Stated problem:
Copy out precisely the lines beginning at the line that contains "plane of the rim" and ending at the line that contains "for body, members", including both.

___ Provided information ___

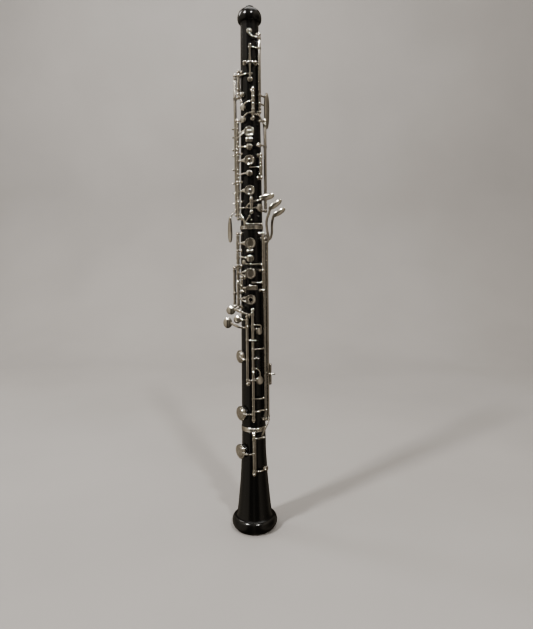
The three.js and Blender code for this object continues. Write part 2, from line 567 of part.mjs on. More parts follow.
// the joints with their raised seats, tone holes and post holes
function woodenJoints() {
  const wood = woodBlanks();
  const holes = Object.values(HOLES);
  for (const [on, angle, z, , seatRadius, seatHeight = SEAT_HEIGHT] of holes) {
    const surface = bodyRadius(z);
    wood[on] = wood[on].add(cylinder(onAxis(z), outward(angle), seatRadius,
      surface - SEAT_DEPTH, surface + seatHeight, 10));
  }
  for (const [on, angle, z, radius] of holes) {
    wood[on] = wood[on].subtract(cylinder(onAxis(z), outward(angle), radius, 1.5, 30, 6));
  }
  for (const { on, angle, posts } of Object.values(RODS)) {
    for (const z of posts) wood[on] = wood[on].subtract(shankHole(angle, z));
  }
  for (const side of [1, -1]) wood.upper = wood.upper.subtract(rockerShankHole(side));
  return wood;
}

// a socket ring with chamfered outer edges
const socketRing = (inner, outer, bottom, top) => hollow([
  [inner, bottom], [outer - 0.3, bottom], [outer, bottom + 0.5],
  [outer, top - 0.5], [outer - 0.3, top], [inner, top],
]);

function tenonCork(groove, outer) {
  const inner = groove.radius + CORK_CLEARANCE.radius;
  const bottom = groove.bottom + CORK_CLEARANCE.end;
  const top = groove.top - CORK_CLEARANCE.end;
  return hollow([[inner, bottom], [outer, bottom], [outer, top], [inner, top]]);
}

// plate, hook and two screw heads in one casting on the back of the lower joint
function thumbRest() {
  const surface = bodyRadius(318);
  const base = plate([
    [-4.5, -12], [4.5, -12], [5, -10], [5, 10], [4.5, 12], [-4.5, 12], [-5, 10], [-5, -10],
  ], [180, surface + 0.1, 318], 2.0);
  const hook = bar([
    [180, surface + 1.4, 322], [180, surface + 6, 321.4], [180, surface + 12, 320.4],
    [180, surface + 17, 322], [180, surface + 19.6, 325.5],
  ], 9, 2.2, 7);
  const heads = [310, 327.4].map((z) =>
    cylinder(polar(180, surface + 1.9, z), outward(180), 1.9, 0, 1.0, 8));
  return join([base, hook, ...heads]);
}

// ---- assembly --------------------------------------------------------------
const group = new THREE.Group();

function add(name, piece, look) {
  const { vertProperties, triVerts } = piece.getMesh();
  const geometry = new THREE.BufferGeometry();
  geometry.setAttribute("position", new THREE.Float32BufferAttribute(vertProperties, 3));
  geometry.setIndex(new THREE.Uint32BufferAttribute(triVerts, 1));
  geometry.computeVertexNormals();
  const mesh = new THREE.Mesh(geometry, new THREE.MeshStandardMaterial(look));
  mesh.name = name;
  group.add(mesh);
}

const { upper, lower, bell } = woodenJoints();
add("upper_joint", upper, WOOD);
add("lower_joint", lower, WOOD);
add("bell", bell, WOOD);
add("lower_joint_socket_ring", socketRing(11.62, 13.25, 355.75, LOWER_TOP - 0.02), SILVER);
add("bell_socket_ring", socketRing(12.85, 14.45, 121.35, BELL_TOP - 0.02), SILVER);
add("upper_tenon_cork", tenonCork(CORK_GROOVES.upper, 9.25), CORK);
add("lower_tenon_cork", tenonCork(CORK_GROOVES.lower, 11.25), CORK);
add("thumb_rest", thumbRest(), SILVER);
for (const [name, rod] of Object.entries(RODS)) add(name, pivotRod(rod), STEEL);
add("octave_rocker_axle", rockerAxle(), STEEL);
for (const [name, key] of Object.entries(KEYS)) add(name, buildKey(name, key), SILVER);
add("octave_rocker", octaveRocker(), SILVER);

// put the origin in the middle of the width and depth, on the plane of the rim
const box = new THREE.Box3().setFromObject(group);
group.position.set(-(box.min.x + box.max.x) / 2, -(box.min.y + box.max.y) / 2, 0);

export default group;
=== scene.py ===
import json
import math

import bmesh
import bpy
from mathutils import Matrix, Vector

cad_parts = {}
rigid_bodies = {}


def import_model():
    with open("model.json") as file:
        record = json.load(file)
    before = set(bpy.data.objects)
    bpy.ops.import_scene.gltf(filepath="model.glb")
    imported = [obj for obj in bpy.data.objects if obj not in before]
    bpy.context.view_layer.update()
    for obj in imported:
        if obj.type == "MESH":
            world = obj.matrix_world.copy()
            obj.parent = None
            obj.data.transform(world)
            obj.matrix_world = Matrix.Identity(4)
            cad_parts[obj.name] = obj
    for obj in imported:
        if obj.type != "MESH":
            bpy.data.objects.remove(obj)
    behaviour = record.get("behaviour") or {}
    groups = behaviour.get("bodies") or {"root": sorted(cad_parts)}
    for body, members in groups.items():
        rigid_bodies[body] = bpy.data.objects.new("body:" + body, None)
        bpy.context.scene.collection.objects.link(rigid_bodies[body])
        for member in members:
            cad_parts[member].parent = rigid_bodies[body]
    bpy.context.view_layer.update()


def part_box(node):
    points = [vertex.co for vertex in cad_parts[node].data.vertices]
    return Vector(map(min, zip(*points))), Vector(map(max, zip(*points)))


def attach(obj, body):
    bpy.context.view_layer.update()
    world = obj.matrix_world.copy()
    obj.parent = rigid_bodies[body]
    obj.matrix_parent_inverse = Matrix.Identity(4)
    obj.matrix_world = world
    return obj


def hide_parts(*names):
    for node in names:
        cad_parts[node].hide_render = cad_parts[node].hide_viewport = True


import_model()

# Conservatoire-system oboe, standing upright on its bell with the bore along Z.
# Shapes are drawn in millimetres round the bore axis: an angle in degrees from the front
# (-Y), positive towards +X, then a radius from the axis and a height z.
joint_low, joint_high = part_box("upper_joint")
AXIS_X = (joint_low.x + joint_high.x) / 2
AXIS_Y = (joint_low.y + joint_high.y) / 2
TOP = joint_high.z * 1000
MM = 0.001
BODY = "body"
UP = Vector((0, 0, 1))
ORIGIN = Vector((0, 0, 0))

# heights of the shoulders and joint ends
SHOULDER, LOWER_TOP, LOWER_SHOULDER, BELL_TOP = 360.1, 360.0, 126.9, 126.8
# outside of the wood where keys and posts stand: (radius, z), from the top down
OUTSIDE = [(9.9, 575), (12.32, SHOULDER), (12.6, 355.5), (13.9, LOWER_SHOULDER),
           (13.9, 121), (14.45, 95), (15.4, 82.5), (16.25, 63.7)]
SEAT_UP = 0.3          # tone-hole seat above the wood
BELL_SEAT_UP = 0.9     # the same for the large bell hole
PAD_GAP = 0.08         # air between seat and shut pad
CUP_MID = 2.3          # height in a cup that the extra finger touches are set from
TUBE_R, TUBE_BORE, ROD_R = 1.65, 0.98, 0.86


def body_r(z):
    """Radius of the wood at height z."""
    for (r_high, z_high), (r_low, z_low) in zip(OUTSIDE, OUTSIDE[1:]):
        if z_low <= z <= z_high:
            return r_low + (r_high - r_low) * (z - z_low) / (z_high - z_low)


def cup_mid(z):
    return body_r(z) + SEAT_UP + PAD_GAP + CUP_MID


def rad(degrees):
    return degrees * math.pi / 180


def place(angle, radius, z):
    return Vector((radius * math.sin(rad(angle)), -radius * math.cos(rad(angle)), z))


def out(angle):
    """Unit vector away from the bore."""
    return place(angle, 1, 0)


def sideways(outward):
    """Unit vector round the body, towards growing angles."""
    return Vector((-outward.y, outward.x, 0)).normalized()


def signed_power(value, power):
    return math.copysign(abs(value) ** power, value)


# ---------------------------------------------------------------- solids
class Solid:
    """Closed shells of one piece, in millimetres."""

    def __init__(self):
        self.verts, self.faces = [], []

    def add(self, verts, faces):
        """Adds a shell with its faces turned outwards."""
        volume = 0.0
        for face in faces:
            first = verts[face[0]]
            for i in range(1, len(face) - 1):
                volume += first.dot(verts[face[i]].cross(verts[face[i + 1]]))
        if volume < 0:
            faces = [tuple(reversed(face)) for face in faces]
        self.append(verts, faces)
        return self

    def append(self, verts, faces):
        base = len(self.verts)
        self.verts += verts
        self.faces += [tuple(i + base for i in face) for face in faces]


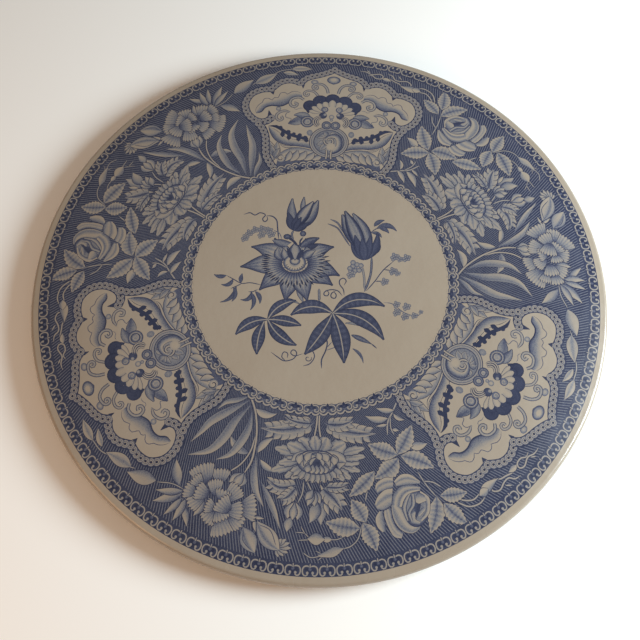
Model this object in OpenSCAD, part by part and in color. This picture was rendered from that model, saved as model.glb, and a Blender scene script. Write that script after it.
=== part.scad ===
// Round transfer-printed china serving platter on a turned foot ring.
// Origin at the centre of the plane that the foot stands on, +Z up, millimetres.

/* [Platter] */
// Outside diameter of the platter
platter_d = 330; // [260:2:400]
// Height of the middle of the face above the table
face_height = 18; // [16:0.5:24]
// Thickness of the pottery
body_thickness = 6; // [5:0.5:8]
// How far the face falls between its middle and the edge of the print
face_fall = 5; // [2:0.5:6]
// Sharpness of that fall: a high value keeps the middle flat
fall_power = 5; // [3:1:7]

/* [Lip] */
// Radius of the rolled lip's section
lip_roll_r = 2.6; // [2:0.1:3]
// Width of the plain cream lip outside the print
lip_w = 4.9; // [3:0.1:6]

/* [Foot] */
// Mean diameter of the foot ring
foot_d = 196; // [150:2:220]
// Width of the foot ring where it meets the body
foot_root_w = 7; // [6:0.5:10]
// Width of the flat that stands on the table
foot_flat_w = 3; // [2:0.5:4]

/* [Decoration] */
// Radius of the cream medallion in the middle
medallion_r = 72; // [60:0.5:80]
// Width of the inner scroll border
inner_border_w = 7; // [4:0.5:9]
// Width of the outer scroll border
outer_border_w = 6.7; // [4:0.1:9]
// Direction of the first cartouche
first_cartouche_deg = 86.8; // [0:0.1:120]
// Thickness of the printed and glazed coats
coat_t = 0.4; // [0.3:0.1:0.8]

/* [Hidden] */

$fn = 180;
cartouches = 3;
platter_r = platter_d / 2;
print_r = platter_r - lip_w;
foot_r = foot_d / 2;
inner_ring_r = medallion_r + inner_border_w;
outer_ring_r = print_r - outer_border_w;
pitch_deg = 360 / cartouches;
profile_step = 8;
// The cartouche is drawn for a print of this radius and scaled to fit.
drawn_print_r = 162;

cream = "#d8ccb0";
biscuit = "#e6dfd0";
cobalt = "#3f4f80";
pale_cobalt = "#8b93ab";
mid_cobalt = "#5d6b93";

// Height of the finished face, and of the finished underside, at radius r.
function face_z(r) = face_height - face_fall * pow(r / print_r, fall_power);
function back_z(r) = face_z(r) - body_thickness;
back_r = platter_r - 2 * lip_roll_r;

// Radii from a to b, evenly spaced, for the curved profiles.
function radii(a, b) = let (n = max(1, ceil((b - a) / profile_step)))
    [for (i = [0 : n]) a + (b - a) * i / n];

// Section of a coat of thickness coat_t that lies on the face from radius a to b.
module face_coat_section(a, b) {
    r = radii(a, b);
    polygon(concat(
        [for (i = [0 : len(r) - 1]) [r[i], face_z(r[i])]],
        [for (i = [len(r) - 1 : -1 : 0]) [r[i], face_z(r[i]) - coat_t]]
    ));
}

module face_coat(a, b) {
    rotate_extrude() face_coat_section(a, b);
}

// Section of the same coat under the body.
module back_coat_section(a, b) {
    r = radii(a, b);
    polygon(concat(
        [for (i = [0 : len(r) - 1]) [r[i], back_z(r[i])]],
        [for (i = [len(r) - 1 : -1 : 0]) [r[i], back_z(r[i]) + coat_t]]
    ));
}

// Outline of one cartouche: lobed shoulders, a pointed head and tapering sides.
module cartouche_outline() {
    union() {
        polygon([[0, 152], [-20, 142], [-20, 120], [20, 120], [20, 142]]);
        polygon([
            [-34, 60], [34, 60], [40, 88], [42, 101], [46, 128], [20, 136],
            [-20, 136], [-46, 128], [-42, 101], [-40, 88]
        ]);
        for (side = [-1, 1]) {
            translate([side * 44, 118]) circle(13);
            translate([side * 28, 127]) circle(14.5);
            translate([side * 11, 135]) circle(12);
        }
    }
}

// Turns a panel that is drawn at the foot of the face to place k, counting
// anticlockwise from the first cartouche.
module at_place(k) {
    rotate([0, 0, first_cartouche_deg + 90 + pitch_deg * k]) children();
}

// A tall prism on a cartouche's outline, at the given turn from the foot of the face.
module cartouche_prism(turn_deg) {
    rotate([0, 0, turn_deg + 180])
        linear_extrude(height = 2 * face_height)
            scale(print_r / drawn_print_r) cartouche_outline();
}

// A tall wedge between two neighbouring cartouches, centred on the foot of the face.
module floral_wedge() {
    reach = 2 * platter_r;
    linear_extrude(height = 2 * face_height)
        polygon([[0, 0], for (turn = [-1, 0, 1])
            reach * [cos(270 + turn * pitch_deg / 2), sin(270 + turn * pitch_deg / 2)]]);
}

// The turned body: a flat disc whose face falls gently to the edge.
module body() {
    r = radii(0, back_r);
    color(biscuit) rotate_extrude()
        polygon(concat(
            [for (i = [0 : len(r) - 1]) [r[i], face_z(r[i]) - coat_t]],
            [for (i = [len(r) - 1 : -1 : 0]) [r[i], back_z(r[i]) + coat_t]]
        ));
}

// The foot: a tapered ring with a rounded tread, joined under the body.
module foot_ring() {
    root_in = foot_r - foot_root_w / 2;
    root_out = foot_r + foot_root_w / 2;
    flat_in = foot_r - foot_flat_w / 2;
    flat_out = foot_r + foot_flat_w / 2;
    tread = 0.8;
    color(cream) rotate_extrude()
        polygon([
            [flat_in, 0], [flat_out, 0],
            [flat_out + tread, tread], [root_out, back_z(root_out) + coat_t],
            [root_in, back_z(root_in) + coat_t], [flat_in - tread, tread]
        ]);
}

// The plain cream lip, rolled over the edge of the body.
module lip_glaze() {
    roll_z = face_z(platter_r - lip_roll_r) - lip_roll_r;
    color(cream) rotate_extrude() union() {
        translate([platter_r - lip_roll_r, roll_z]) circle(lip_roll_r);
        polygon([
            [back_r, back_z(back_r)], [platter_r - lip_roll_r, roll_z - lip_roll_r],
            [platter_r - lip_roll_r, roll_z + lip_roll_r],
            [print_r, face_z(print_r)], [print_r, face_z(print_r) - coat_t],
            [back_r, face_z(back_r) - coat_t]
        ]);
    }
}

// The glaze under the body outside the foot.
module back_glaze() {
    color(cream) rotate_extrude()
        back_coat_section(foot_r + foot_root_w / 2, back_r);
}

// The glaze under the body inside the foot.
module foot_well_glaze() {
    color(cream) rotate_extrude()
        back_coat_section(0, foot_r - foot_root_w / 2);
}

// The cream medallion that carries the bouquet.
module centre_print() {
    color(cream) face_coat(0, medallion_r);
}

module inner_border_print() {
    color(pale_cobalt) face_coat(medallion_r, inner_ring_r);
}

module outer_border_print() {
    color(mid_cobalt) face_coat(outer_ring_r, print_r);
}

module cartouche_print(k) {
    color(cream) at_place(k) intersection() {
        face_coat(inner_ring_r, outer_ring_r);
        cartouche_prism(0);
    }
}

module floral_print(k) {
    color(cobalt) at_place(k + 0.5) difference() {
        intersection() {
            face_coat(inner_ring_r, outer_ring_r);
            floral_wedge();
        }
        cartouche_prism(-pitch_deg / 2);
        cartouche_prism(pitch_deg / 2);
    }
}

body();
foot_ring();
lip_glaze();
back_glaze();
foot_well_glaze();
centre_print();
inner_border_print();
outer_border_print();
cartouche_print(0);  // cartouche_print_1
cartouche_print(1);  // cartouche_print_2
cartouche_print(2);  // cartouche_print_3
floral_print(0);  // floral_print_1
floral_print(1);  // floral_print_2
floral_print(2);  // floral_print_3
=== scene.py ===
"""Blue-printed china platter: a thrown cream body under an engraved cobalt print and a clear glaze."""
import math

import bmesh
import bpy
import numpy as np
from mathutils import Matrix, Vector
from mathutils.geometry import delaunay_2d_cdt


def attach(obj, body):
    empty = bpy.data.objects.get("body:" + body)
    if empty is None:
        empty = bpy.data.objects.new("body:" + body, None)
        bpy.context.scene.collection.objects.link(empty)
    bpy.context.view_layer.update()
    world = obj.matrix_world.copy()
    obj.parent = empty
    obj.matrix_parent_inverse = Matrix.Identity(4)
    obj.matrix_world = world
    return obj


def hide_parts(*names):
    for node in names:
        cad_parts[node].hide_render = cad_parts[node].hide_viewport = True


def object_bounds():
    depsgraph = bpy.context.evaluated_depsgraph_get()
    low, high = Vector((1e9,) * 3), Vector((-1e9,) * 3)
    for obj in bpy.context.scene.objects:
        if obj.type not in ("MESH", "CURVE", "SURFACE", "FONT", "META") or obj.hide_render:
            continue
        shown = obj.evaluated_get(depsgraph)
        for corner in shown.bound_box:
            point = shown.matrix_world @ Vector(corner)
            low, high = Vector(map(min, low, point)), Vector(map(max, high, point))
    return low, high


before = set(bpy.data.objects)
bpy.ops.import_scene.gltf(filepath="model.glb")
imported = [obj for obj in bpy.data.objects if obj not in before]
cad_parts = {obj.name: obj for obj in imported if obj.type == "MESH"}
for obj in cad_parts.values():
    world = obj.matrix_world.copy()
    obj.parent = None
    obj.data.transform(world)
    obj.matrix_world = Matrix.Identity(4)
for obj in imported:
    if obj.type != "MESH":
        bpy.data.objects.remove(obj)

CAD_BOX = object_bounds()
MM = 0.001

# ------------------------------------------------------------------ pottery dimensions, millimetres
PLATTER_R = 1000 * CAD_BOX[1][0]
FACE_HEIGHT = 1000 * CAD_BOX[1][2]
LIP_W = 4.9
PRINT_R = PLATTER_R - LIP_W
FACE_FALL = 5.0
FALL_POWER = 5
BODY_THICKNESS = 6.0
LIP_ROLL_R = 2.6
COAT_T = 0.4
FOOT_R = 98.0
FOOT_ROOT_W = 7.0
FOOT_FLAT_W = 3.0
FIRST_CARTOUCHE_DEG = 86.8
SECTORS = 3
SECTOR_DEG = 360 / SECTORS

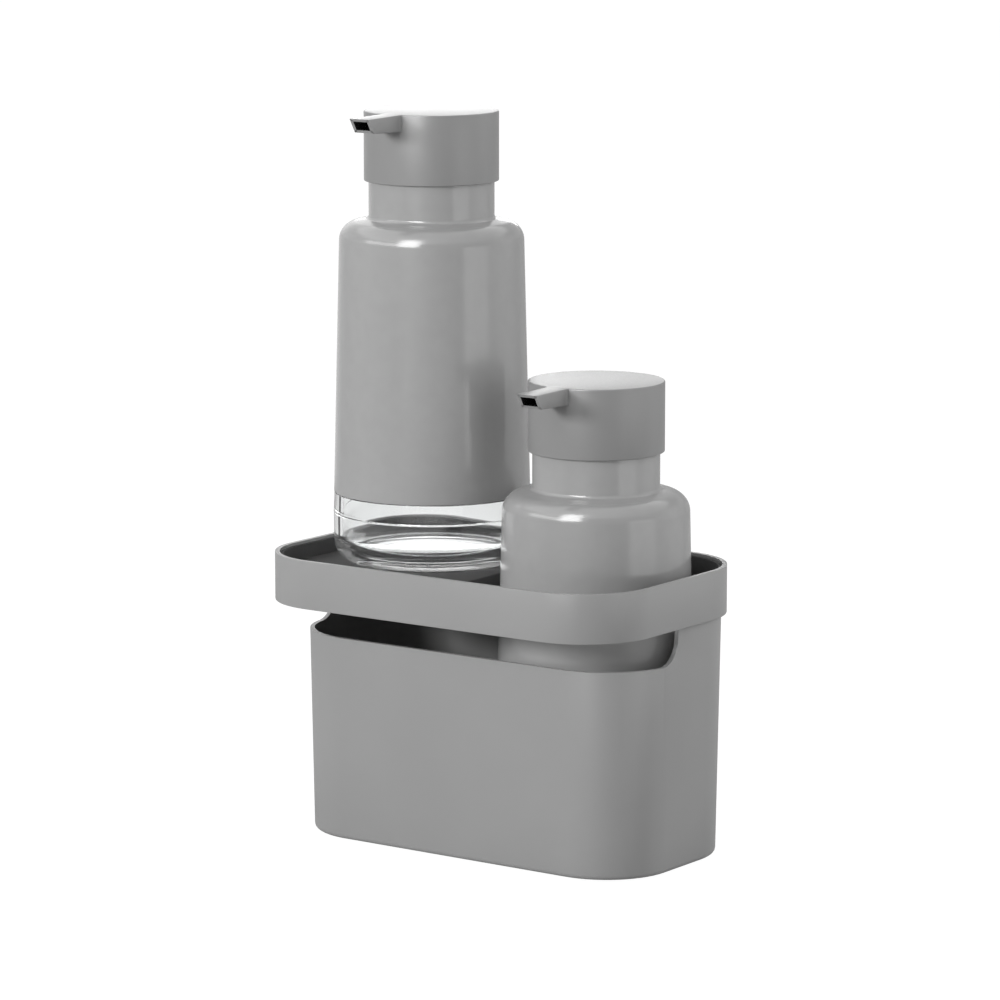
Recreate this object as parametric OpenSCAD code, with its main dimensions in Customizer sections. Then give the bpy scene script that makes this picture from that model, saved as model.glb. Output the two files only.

___

Problem solution:
// put the origin in the middle of the width and depth, on the plane of the rim
const box = new THREE.Box3().setFromObject(group);
group.position.set(-(box.min.x + box.max.x) / 2, -(box.min.y + box.max.y) / 2, 0);

export default group;
=== scene.py ===
import json
import math

import bmesh
import bpy
from mathutils import Matrix, Vector

cad_parts = {}
rigid_bodies = {}


def import_model():
    with open("model.json") as file:
        record = json.load(file)
    before = set(bpy.data.objects)
    bpy.ops.import_scene.gltf(filepath="model.glb")
    imported = [obj for obj in bpy.data.objects if obj not in before]
    bpy.context.view_layer.update()
    for obj in imported:
        if obj.type == "MESH":
            world = obj.matrix_world.copy()
            obj.parent = None
            obj.data.transform(world)
            obj.matrix_world = Matrix.Identity(4)
            cad_parts[obj.name] = obj
    for obj in imported:
        if obj.type != "MESH":
            bpy.data.objects.remove(obj)
    behaviour = record.get("behaviour") or {}
    groups = behaviour.get("bodies") or {"root": sorted(cad_parts)}
    for body, members in groups.items():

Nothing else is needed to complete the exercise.